The novel cut-through endorsement idea would, at least temporarily, help solve the Fannie and Freddie issue, the OIR said last week, obviating the need for Demotech ratings. The corporations allow an exception to ratings if carriers’ claims are fully backed in case of financial troubles. After the Florida Insurance Guaranty Association pays its statutory limit on claims for a defunct carrier, Citizens would pay the rest, according to the plan.
The president of the Florida Association of Insurance Agents, which blasted Demotech in a blog post last week, could not be reached for comment this week about the latest ratings reports. FAIA and others in the industry have questioned if Demotech has outlived its usefulness in Florida. And regardless of whether the Citizens cut-through plan works out for the long term, some have asked if other financial rating firms can’t take on the task of measuring the strength and stability of more Florida carriers.
To help answer that, the Insurance Journal interviewed officials with the AM Best rating firm and with the Kroll Bond Rating Agency, both of which rate a number of Florida insurers. Both firms said they would welcome the opportunity to review more insurers in the Sunshine State: All carriers have to do is ask.
“The companies come to us and request a rating. That’s how the conversation starts,” said Jeff Mango, managing director at AM Best since 2004. “When we are engaged to do a rating, it gets turned over to the local team and the team has initial meetings with the companies.”
Peter Giacone, head of insurance ratings for KBRA, said the same: “We already rate several carriers in the Florida market and there is no reason we couldn’t rate more of them if they come to us and request that we do so.”
He was asked why AM Best doesn’t already rate more Florida companies.
“We get that question a lot,” he said. “If you look at the population that is not rated by us, they tend to have more very high-leveraged premium.

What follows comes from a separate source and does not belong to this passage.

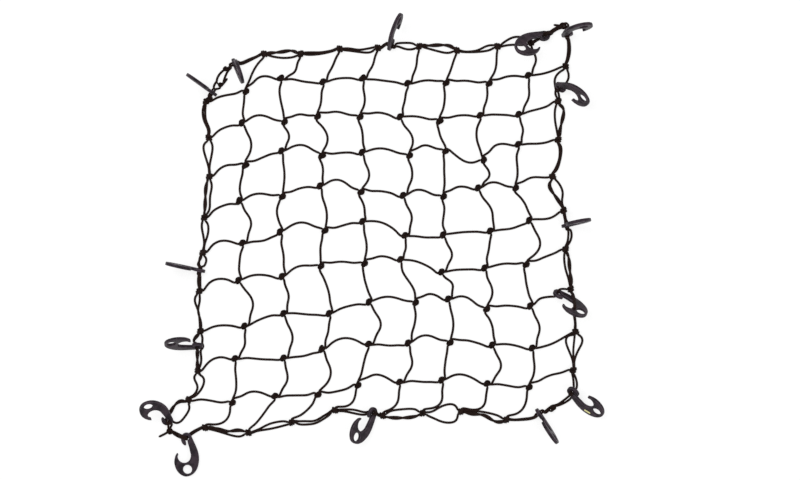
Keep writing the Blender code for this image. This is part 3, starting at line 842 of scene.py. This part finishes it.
def tied_hitch(stop, way):
    """The two rim cords and the hitched cord at a stop; some hitches are tied the other way."""
    strands = [s * [HITCH_LONG, HITCH_WIDE, HITCH_WIDE] for s in hitch]
    if chance.random() < 0.5:
        strands = [s * [1, 1, -1] for s in strands]
    if chance.random() < 0.5:
        strands = [strands[0][::-1] * [-1, 1, 1], strands[1][::-1] * [-1, 1, 1], strands[2] * [-1, 1, 1]]
    halves = [HITCH_CORE / 2 * HITCH_WIDE] * 2 + [HITCH_HALF]
    return rested(strands, halves, plan_place(stop), angle_of(way) + math.radians(chance.uniform(-6, 6)))


hitches = {}
for stop, way in zip(RIM_STOPS, rim_ways):
    if stop[0] in "LRTF":
        hitches[stop] = tied_hitch(stop, way)
print(len(hitches), "hitches")

# %% Laying one cord
# columns of a row on a cord's line: x, y, z, half thickness, and 1 where a knot or an eye holds it
LUMP_REACH = 6.4              # all of a knot's turns lie this close to its middle
KNOT_REACH = 3.8              # its legs are left free from here on


def held(rows):
    return np.column_stack([rows, np.ones(len(rows))])


def ease(value):
    value = np.clip(value, 0, 1)
    return value * value * (3 - 2 * value)


def knot_rows(strand, centre, tight_half):
    """The stretch of a strand inside a knot, with its thickness; its ends are cut off short."""
    far = np.linalg.norm(strand[:, :2] - np.array(centre)[:2], axis=1)
    inside = np.nonzero(far < LUMP_REACH)[0]
    first, last = inside[0], inside[-1]
    while far[first] > KNOT_REACH and far[first + 1] < far[first]:
        first += 1
    while far[last] > KNOT_REACH and far[last - 1] < far[last]:
        last -= 1
    return held(np.column_stack([strand[first:last + 1], np.full(last + 1 - first, tight_half)]))


FAIR_STEP = 0.8
HELD_FLAG, PINNED = 0.97, 1e3   # a point flagged above this is held, with this weight
THIN_REACH, THICKEN = 4.5, 4.0  # thin to here, and at its full thickness so much further on


def faired(line, stops, free_from, free_to, slack=0.0, firm=1e-3):
    """Lets a cord's own stiffness smooth it between its knots; stops are their plan places.

    Inside a knot or an eye it is held. Beside the knot it is free, and further on it is drawn
    softly to where it was, so its bends spread out as in a spring.
    """
    line = respaced(line, FAIR_STEP)
    fixed = line[:, 4] > HELD_FLAG
    fixed[:3] = fixed[-3:] = True
    gaps = np.array([np.linalg.norm(line[:, :2] - stop, axis=1) for stop in stops])
    far = gaps.min(axis=0)
    far_for_pull = np.minimum(far, np.minimum(gaps[0], gaps[-1]) - slack)
    pull = firm * ease((far_for_pull - free_from) / (free_to - free_from))
    edges = np.flatnonzero(np.diff(fixed.astype(int)))
    for before, after in zip(edges[::2], edges[1::2]):
        low, high = max(before - 1, 0), min(after + 3, len(line))
        count = high - low
        if count < 7:
            continue
        bend = np.zeros((count - 2, count))
        for i in range(count - 2):
            bend[i, i:i + 3] = 1, -2, 1
        weight = pull[low:high].copy()
        weight[:2] = weight[-2:] = PINNED
        stiff = bend.T @ bend + np.diag(weight)
        line[low:high, :3] = np.linalg.solve(stiff, line[low:high, :3] * weight[:, None])
    thick = NET_CORD / 2 + (CORD_HALF - NET_CORD / 2) * ease((far - THIN_REACH) / THICKEN)
    line[~fixed, 3] = np.maximum(line[~fixed, 3], thick[~fixed])
    line[:, 2] = np.maximum(line[:, 2], line[:, 3])
    return line[:, :4]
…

I think other agencies may have different standards than what we do.”
KBRA, in the Florida market since 2017 and which rates seven Florida insurers, said as much.
“KBRA’s insurance rating methodology is different from other agencies and employs rigorous quantitative analysis, robust stress testing and a detailed overlay of qualitative factors,” Giacone said in an email.
KBRA does not use a proprietary capital model but follows “a more holistic, transparent, and interactive process,” Giacone said. “Our ratings are forward-looking and account for differences in individual company risk profiles, business strategies, capital structures and operating environment. This leads to ratings which we believe are more accurate and stable over time.”
Demotech’s Petrelli has pointed out that his firm was one of the only ones that stepped up in Florida in the 1990s, after Hurricane Andrew drove some insurers into insolvency and scared some major carriers away from the state.
“Why did no one else step forward in 1996 when contacted by the state of Florida to review take-out carriers?” Petrelli said. “They should be asked.”
He has said Demotech, too, puts companies’ finances under the microscope. Some insurance industry professionals have praised the firm for doing its job and for shining a light on the fact that many carriers in Florida’s distressed market are in deep trouble. Others have said that Demotech’s recent letter to carriers lumped healthy insurers with those in dire straits, and that the firm has not adhered to its own standards and methodology.
So, it’s not crystal clear, technically speaking, how AM Best and KBRA’s methodologies differ from Demotech’s, or if Florida insurers would fare any better under the firms’ scrutiny. AM Best has a 95-page book explaining its methodology. A condensed version is here.
If AM Best were asked to review more property insurers in Florida, it could take a minimum of eight weeks before a rating is published, Mango said.
“It really depends on the company,” Mango said. The reason why it stretches out sometimes is that a company may not be ready to pull all the information together. It may be sidetracked with other priorities.”
A common belief is that AM Best rates only the largest insurers, and some of those have eschewed the Florida market for years. But Mango said that’s something of a myth.
“If the question is, ‘Does AM Best only rate companies that are $50 million in surplus or higher, the answer is ‘no.” There’s no minimum,” he said. “We look at each company. They could have a small capital base or equity base, but if they write premium and have constraints in place and they underwrite prudently and don’t write an exorbitant amount of premium on their books, and have to rely on reinsurance carriers to step in, then, as long as the have the capital base and match it with a prudent premium base, then we can rate those companies.”
The question of who rates whom may end up being a moot one. Some in the industry have suggested that with Citizens providing the backstop for teetering insurers, the Fannie and Freddie problem is solved. Otherwise, the ratings are not needed.
The Citizens cut-through endorsement could also have a positive impact on carriers’ strength ratings, perhaps solving the problem that way, at least for some companies.
“My initial thought is that prior to assigning any level of FSR (financial stability rating), we would want to view the reinsurance cut-through endorsement,” Petrelli said in an email. “Second, although Citizens is a government-backed agency, we would also need to do a review of its ability to be a reinsurance company.”